Exactly repeat the lines starting at the one that holds "const mediaConsole = new THREE.Group();" and ending at the one that holds "bpy.context.view_layer.update()". Both end lines count; leave out everything else.

--- Start ---

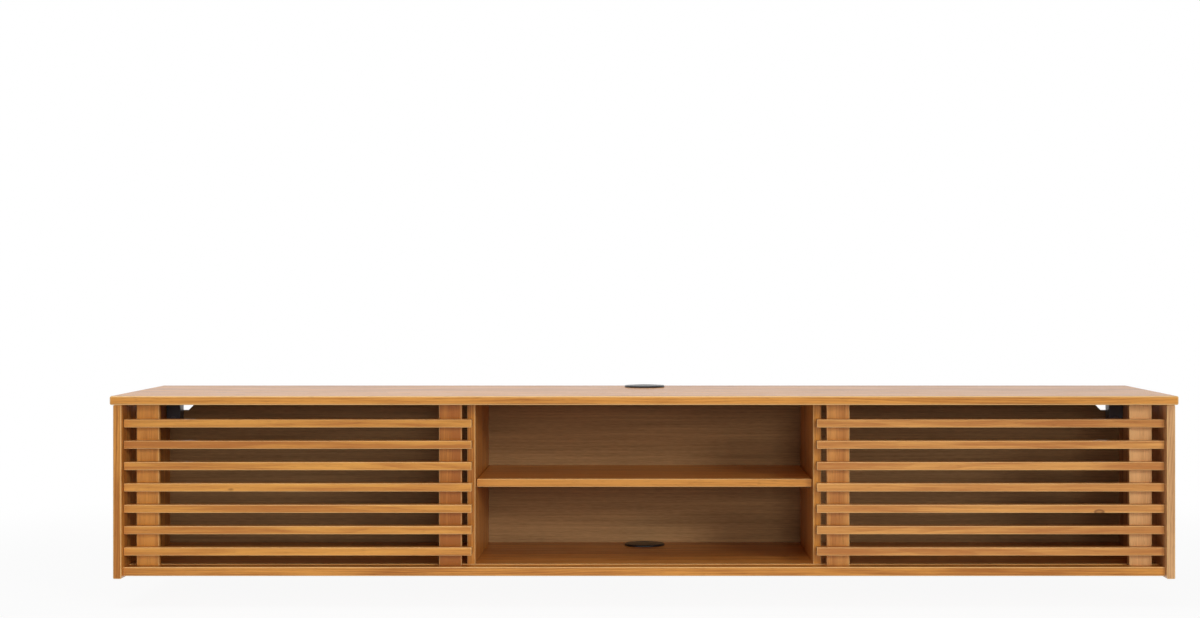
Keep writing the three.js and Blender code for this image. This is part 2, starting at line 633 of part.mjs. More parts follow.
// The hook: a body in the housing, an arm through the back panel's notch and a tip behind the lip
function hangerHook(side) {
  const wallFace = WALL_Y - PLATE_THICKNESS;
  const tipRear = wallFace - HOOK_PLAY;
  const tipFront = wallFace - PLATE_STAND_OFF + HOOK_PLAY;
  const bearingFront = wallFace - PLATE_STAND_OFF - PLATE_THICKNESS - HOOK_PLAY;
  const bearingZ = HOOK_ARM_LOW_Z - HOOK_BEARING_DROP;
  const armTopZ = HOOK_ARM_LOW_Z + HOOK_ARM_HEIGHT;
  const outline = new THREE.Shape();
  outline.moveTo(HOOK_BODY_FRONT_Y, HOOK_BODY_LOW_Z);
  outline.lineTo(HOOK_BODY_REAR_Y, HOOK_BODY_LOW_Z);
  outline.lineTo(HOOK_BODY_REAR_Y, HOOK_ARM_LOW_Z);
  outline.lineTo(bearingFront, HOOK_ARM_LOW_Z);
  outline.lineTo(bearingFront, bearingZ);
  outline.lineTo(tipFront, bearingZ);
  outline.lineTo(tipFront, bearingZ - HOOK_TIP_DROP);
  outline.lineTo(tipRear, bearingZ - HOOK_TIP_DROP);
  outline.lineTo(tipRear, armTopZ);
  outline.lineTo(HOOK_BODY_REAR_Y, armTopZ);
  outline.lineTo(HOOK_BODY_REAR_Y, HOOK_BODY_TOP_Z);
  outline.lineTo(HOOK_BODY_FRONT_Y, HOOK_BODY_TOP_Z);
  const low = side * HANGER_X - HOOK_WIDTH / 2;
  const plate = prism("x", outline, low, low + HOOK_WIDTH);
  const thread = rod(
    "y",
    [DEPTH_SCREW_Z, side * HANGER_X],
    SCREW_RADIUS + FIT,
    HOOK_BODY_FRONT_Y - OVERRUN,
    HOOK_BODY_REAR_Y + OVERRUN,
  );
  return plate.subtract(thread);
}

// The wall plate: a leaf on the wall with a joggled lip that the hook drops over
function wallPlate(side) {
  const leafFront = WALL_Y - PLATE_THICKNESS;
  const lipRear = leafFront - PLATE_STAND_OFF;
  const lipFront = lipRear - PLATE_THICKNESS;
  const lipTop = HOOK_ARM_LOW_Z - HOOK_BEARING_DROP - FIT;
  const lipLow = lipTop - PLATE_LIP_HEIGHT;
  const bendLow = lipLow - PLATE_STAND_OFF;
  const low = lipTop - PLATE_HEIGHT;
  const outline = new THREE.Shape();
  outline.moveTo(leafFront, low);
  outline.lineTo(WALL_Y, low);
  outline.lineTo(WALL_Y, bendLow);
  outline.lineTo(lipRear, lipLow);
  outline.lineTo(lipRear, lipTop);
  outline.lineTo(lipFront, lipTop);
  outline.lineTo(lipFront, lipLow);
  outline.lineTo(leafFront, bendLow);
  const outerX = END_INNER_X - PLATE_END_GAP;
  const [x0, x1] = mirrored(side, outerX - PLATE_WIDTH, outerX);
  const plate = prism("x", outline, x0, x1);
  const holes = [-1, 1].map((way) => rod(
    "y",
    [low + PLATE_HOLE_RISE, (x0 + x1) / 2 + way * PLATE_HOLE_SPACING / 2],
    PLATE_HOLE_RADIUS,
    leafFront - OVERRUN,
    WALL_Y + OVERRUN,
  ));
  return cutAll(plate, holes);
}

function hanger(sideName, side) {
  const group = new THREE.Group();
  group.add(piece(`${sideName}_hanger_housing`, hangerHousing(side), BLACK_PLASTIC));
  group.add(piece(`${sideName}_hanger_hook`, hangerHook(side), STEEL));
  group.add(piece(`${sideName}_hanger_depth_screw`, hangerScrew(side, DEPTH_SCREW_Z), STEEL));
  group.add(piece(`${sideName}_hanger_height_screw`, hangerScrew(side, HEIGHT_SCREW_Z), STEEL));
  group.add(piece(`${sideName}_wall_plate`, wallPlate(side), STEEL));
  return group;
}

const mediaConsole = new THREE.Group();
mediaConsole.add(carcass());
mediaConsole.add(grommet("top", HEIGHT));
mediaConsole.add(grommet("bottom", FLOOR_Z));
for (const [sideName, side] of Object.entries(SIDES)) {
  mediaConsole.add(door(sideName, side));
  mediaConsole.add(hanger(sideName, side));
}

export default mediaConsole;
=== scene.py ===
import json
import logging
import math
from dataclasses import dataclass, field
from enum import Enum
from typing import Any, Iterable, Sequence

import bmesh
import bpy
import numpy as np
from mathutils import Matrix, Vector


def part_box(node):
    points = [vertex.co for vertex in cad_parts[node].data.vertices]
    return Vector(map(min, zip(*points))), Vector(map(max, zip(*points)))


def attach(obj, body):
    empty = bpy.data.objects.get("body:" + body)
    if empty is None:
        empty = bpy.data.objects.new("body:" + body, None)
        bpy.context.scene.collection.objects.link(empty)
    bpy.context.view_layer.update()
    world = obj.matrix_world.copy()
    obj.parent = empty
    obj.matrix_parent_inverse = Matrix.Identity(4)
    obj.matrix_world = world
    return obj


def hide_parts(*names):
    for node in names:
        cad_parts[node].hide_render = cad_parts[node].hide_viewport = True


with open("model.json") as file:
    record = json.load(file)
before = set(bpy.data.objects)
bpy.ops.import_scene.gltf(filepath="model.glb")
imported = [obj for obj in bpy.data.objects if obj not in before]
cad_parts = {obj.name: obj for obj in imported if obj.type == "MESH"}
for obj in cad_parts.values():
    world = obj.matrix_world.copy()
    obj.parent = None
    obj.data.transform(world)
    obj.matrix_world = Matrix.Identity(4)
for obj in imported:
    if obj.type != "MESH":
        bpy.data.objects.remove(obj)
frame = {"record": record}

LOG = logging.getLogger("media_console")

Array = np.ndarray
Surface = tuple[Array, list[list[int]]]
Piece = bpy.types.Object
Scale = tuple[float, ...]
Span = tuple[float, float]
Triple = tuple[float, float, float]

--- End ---

▶ _Exercise result_:
const mediaConsole = new THREE.Group();
mediaConsole.add(carcass());
mediaConsole.add(grommet("top", HEIGHT));
mediaConsole.add(grommet("bottom", FLOOR_Z));
for (const [sideName, side] of Object.entries(SIDES)) {
  mediaConsole.add(door(sideName, side));
  mediaConsole.add(hanger(sideName, side));
}

export default mediaConsole;
=== scene.py ===
import json
import logging
import math
from dataclasses import dataclass, field
from enum import Enum
from typing import Any, Iterable, Sequence

import bmesh
import bpy
import numpy as np
from mathutils import Matrix, Vector


def part_box(node):
    points = [vertex.co for vertex in cad_parts[node].data.vertices]
    return Vector(map(min, zip(*points))), Vector(map(max, zip(*points)))


def attach(obj, body):
    empty = bpy.data.objects.get("body:" + body)
    if empty is None:
        empty = bpy.data.objects.new("body:" + body, None)
        bpy.context.scene.collection.objects.link(empty)
    bpy.context.view_layer.update()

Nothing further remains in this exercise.